SCH: A Sensing Platform Monitoring Interactions with Daily Objects to Assess Real-World Motor Performance in Stroke Survivors - Stroke is the leading cause of disability in adults worldwide. Upper-limb paresis is the most common
impairment post-stroke. The ultimate goal of stroke rehabilitation is to improve patients’ motor
performance in their home and community settings (i.e., what patients actually do). However, current
clinical standards to monitor patients’ recovery process are limited to assessing patients’ motor capacity
observed in the clinic (i.e., what patients are capable of doing). Wrist-worn accelerometers have been
considered as a potential solution but criticized for providing a limited view of upper-limb performance.
Therefor, the research and clinical communities have emphasized the need for a technological solution to
support a more comprehensive understanding of stroke survivors’ motor performance.
In this work, we propose to develop a novel multi-modal sensing platform to monitor important elements of
upper-limb motor performance: the amount, type, and quality of movements. To that end, we introduce a
new kind of sensing technology, namely Body Channel Identification (BCID), that can accurately and
reliably track human interactions with the environment and, thus, human behaviors.

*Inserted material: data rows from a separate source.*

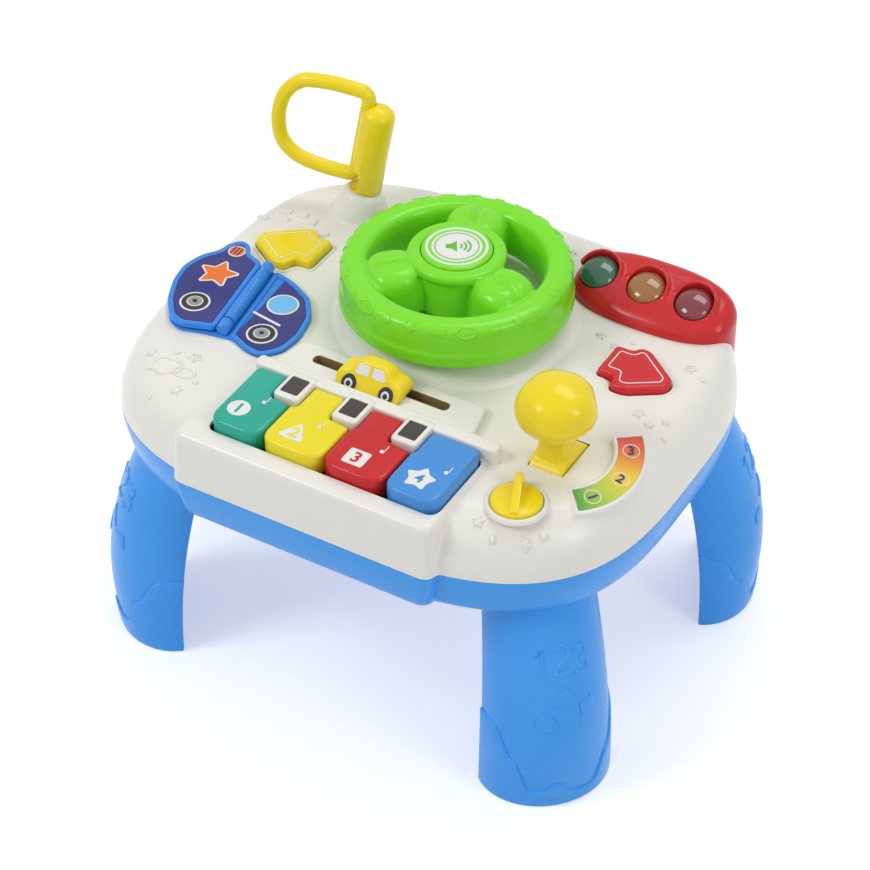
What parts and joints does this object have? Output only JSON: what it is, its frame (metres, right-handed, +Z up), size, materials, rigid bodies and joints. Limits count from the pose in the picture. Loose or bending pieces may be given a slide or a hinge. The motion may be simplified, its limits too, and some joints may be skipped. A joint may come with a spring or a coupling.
{
  "type": "activity table",
  "caption": "Small activity table on removable legs with a steering wheel, piano keys, gear lever, signal lights, sliding car, page book and swinging loop.",
  "frame": {"origin": "middle of the footprint on the floor, at the bottom centre of the bounding box", "axes": "+Z up; +X to the right of a child who stands at the piano keys; +Y away from that child, to the back"},
  "size_m": [0.3318, 0.269, 0.2691],
  "materials": {
    "white_shell": "moulded, slightly glossy",
    "blue_shell": "moulded, satin gloss",
    "steel": "plain zinc-plated",
    "battery_cell": "plain sleeve",
    "speaker_black": "matte",
    "circuit_green": "lacquered board",
    "contact_rubber": "matte",
    "teal_key": "glossy",
    "yellow_key": "glossy",
    "red_key": "glossy",
    "blue_key": "glossy",
    "dark_inlay": "glossy",
    "yellow_plastic": "glossy",
    "inner_white": "matte",
    "green_wheel": "glossy",
    "red_plastic": "glossy",
    "green_lens": "clear, tinted, glossy",
    "amber_lens": "clear, tinted, glossy",
    "red_lens": "clear, tinted, glossy",
    "led_clear": "clear, glossy",
    "gear_print": "printed film in bands of red, yellow and green",
    "book_blue": "glossy",
    "book_print": "printed film"
  },
  "bodies": {
    "table": {"top_shell": "white_shell", "base_shell": "blue_shell", "leg_front_left": "blue_shell", "leg_front_right": "blue_shell", "leg_back_left": "blue_shell", "leg_back_right": "blue_shell", "battery_door": "blue_shell", "battery_door_screw": "steel", "battery_1": "battery_cell", "battery_2": "battery_cell", "battery_3": "battery_cell", "speaker": "speaker_black", "circuit_board": "circuit_green", "case_screw_1": "steel", "case_screw_2": "steel", "case_screw_3": "steel", "case_screw_4": "steel", "case_screw_5": "steel", "case_screw_6": "steel", "sharp_inlay_1": "dark_inlay", "sharp_inlay_2": "dark_inlay", "sharp_inlay_3": "dark_inlay", "key_hinge_rod": "steel", "key_circuit_board": "circuit_green", "key_contact_strip": "contact_rubber", "traffic_light_housing": "red_plastic", "led_board": "circuit_green", "lens_green": "green_lens", "led_green": "led_clear", "lens_amber": "amber_lens", "led_amber": "led_clear", "lens_red": "red_lens", "led_red": "led_clear", "gear_pivot_pin": "steel", "gear_label": "gear_print", "rotary_switch": "speaker_black", "book_base": "book_blue", "book_hinge_pin": "steel", "book_base_label": "book_print"},
    "wheel": {"steering_wheel": "green_wheel", "wheel_washer": "steel", "wheel_screw": "steel"},
    "horn": {"horn_button": "green_wheel"},
    "key_1": {"piano_key_1": "teal_key"},
    "key_2": {"piano_key_2": "yellow_key"},
    "key_3": {"piano_key_3": "red_key"},
    "key_4": {"piano_key_4": "blue_key"},
    "slider": {"slider_car": "yellow_plastic", "slider_retainer": "inner_white"},
    "turn_left": {"turn_button_left": "yellow_plastic"},
    "turn_right": {"turn_button_right": "red_plastic"},
    "gear": {"gear_lever": "yellow_plastic", "gear_knob": "yellow_plastic"},
    "switch": {"switch_knob": "yellow_plastic"},
    "page": {"book_page": "book_blue", "book_page_label": "book_print"},
    "post": {"loop_post": "yellow_plastic", "post_retainer": "inner_white"},
    "loop": {"swing_loop": "yellow_plastic"}
  },
  "joints": [
    {"name": "wheel_turn", "type": "hinge", "parent": "table", "child": "wheel", "pos_m": [0, 0.0304, 0.21], "axis": [0, 0, 1], "continuous": true},
    {"name": "horn_press", "type": "slide", "parent": "wheel", "child": "horn", "axis": [0, 0, -1], "range_m": [0, 0.002], "stiffness_N_per_m": 300, "springref_m": -0.002},
    {"name": "key_1_press", "type": "hinge", "parent": "table", "child": "key_1", "pos_m": [-0.0475, -0.0596, 0.1798], "axis": [1, 0, 0], "range_deg": [0, 3], "stiffness_Nm_per_rad": 0.5, "springref_deg": -1.72},
    {"name": "key_2_press", "type": "hinge", "parent": "table", "child": "key_2", "pos_m": [-0.013, -0.0596, 0.1798], "axis": [1, 0, 0], "range_deg": [0, 3], "stiffness_Nm_per_rad": 0.5, "springref_deg": -1.72},
    {"name": "key_3_press", "type": "hinge", "parent": "table", "child": "key_3", "pos_m": [0.024, -0.0596, 0.1798], "axis": [1, 0, 0], "range_deg": [0, 3], "stiffness_Nm_per_rad": 0.5, "springref_deg": -1.72},
    {"name": "key_4_press", "type": "hinge", "parent": "table", "child": "key_4", "pos_m": [0.05851, -0.0596, 0.1798], "axis": [1, 0, 0], "range_deg": [0, 3], "stiffness_Nm_per_rad": 0.5, "springref_deg": -1.72},
    {"name": "slider_travel", "type": "slide", "parent": "table", "child": "slider", "axis": [1, 0, 0], "range_m": [-0.034, 0.034]},
    {"name": "turn_left_press", "type": "slide", "parent": "table", "child": "turn_left", "axis": [0, 0, -1], "range_m": [0, 0.0025], "stiffness_N_per_m": 300, "springref_m": -0.002},
    {"name": "turn_right_press", "type": "slide", "parent": "table", "child": "turn_right", "axis": [0, 0, -1], "range_m": [0, 0.0025], "stiffness_N_per_m": 300, "springref_m": -0.002},
    {"name": "gear_shift", "type": "hinge", "parent": "table", "child": "gear", "pos_m": [0.105, -0.0455, 0.1725], "axis": [1, 0, 0], "range_deg": [-25, 15]},
    {"name": "switch_turn", "type": "hinge", "parent": "table", "child": "switch", "pos_m": [0.1045, -0.0895, 0.187], "axis": [0, 0, 1], "range_deg": [-45, 45]},
    {"name": "page_flip", "type": "hinge", "parent": "table", "child": "page", "pos_m": [-0.10359, -0.02204, 0.1928], "axis": [-0.1519, 0.9884, 0], "range_deg": [0, 175]},
    {"name": "post_swivel", "type": "hinge", "parent": "table", "child": "post", "pos_m": [-0.0954, 0.08999, 0.2015], "axis": [0.1259, 0.1346, 0.9829], "range_deg": [-40, 40]},
    {"name": "loop_swing", "type": "hinge", "parent": "post", "child": "loop", "pos_m": [-0.10216, 0.08855, 0.20256], "axis": [0.1259, 0.1346, 0.9829], "range_deg": [-55, 55]}
  ]
}
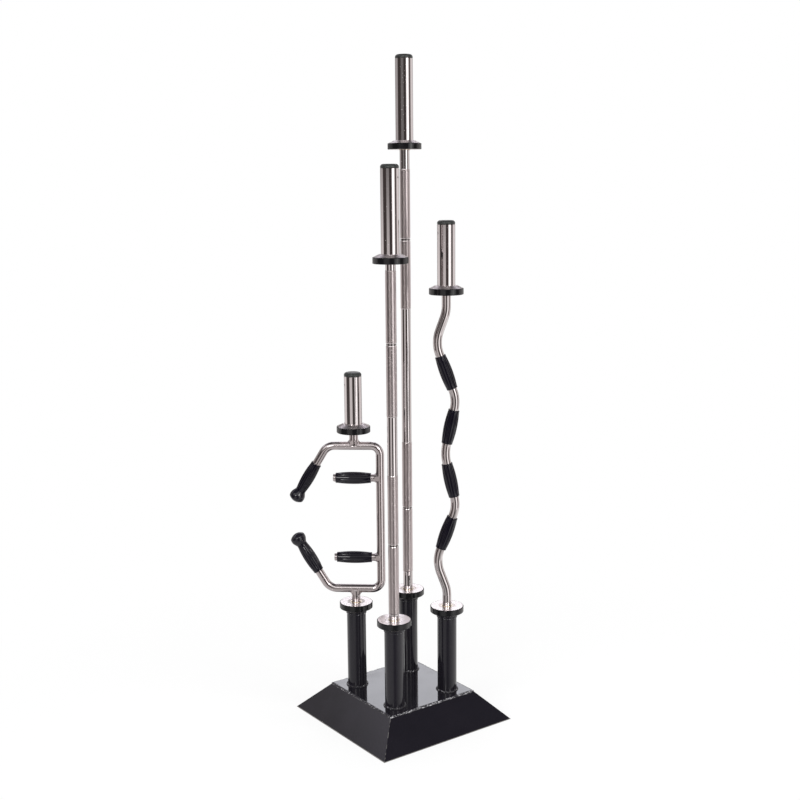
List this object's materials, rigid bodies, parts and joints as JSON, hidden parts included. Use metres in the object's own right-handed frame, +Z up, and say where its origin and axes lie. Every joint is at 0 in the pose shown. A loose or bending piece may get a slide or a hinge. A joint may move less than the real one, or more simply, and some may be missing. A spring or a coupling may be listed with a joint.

In our setting,
everyday objects are instrumented with small, inexpensive, batteryless BCID tags that can be powered by
and communicate with wrist-worn devices (so-called readers) by exploiting the human body as the signal
transfer channel during tactile interactions. The system provides multi-modal data, including the object ID,
binary time-series of interaction patterns (contact vs. no contact), kinetic data from an optional pressure
sensor embedded in the tag, and kinematic data from the inertial measurement unit on the wrist-worn
readers. Leveraging data obtained from 50 stroke survivors and ten healthy subjects, we propose to
develop a unique set of machine learning algorithms to process these data to taxonomically identify
important types of upper-limb movements relevant to stroke rehabilitation, which are further processed to
assess the quality and amount of movements performed. Finally, we investigate the relationship between
the motor capacity observed in the clinic vs. motor performance outside the clinic, a topic that has been
deemed critical in stroke rehabilitation but infeasible due to technical limitations. We believe the proposed
research will lay the technological groundwork to open up new research and clinical opportunities, leading
to key scientific discoveries to transform current practices of stroke rehabilitation.